16S’emparant de l’argument de la transparence de l’image, les défenseurs de la netteté dépossèdent aussi les partisans du flou de leurs prérogatives sur la perception visuelle. Traditionnellement, on reconnaissait au flou hérité de la peinture – justement dosé – d’être le plus fidèle à l’œil humain, dont le fonctionnement rétinien assurait une base solide à l’argumentaire pictorialiste. En effet, dans le raisonnement historique en faveur du flou, réitéré en 1947, « [l]a majorité des artistes reproche aux objectifs corrigés de toutes les aberrations d’analyser le sujet, c’est-à-dire de reproduire des détails auxquels l’œil n’accorde aucune attention17 ». Désormais, on s’attèle à la tâche de convaincre que « si cette théorie est vraie, et exacte en tant que théorie, dans la réalité de la vision humaine, l’œil se comporte tout autrement18 », estimant qu’« il est puéril d’avancer qu’une image puisse être plus nette que l’objet qui l’a produite, cela est de toute évidence19 ». Privant les partisans du flou de leur argument traditionnel de l’analogie avec la perception visuelle, les défenseurs de la netteté s’emploient eux aussi à démontrer l’adéquation complète de leurs optiques de précision avec la vision humaine. En 1951, Daniel Masclet résume la question en ces termes :
« Netteté ou flou ? […] Netteté le plus possible, car l’œil humain, merveilleux objectif à focale très courte, au diaphragme étroit, à la mise au point variable et automatique, à champ immense ou rétréci et à profondeur de netteté énorme, transmet au cerveau une sensation optique que celui-ci enregistre admirablement nette même quand elle ne l’est pas, droite quand elle est renversée, et que c’est une erreur de représenter flou sur le papier ce que nous voyons net dans la nature20. »

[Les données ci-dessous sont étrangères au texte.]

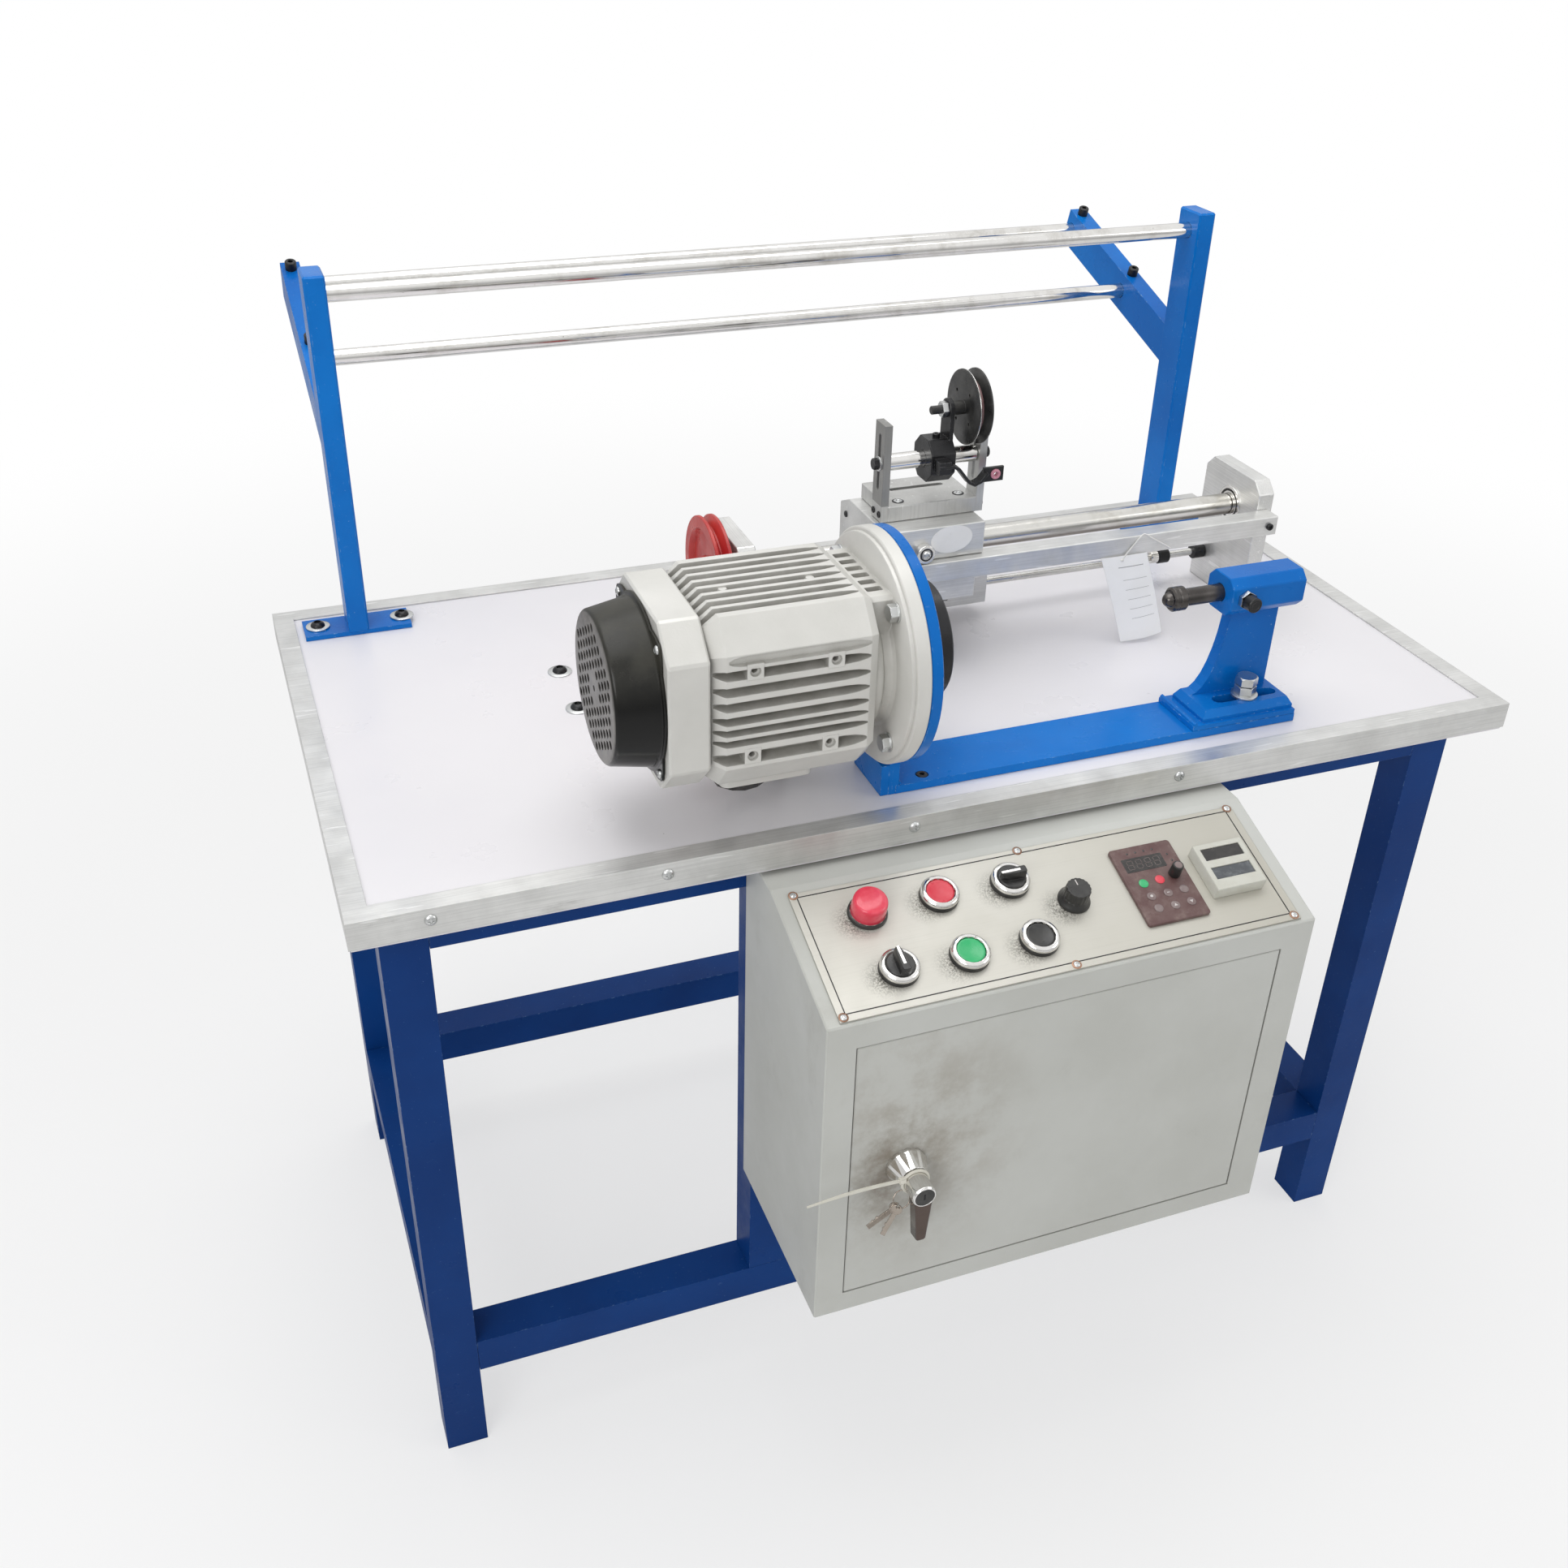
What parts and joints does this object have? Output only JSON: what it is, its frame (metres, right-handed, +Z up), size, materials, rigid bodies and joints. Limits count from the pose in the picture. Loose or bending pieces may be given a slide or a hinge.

17Pour Masclet comme pour d’autres, l’œil se caractérise d’abord par une très grande mobilité – donnant la possibilité d’accommoder rapidement sur différents détails –, mais aussi par sa focale très courte permettant une « très grande netteté sur une énorme profondeur de champ21 ».
La photographie n’est plus la netteté
18Depuis l’invention de la photographie, on avait plutôt été habitué à l’argument inverse, c’est-à-dire au fait que « c’est une erreur de représenter net sur le papier ce que nous voyons flou dans la nature ». Le choc produit par l’invention de la photographie résidait dans l’impossibilité de concilier la netteté de la représentation avec l’enveloppement flou auquel le regard était prétendument accoutumé. Tout l’enjeu du débat sur le flou se basait sur un prérequis fondateur et initial, qui consistait à croire que la photographie était détaillée par nature. Qu’il s’agisse d’exploiter cette netteté à des fins scientifiques, de l’atténuer pour correspondre à la vision humaine, ou – comme le prônait László Moholy-Nagy – de s’en servir pour dépasser et améliorer la perception visuelle, partisans du flou comme de la netteté considéraient la précision comme un élément essentiel à l’idée de photographie. Les deux camps partageaient l’évidence de sa netteté caractéristique.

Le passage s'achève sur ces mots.